CODEWITHSUNDEEP
javascriptarrays
Charles Moonen
Charles Moonen

Reputation: 5

Return and log of the same variable don't match

I have an array named bars that contains the active id numbers of progress bars. I want to go through this array to find the first value that does not match its index (for finding the lowest available ID).
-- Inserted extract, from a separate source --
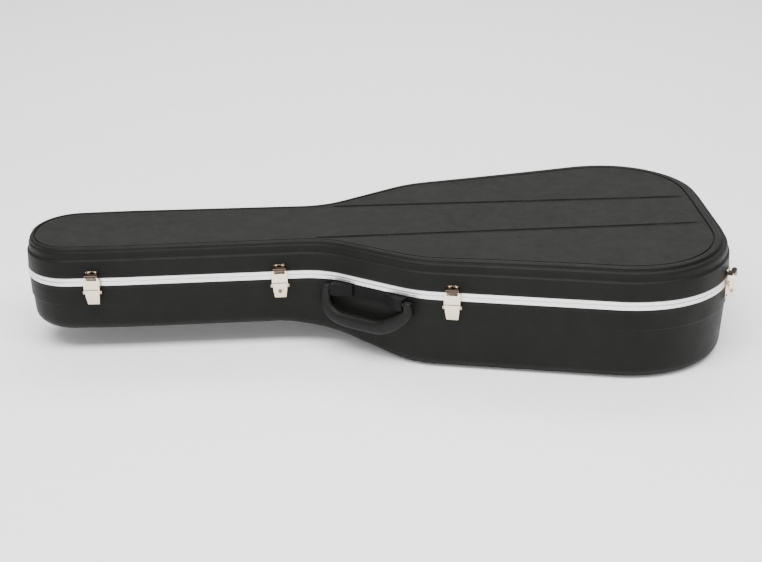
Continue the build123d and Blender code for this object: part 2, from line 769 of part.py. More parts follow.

My (apparently incorrect) solution is as follows:

var bars = [0,1];
function getNewBarID(counter) {
  var i = counter || 0; //sets i to counter value if it exists, or to 0 if it doesn't
  if (bars[i] == i) {
    ++i;
    getNewBarID(i);
  } else {
    console.log(i);
    return i;
  }
}
getNewBarID();

When I run this (in a node console and in chrome js console) it logs 2 to the console and returns undefined, while it should return 2.

what!?

edit: when the function is run with an empty array, it both returns and logs 0 (more what!?)

Upvotes: 0

Views: 125

Answers (2)

Jonas Wilms
Jonas Wilms

Reputation: 138457

Probably:

return getNewBarID(i);

But to be honest it should rather be:

const newBar = bars.find((el,i) => el !== i) || bars.length; //newBar contains the result...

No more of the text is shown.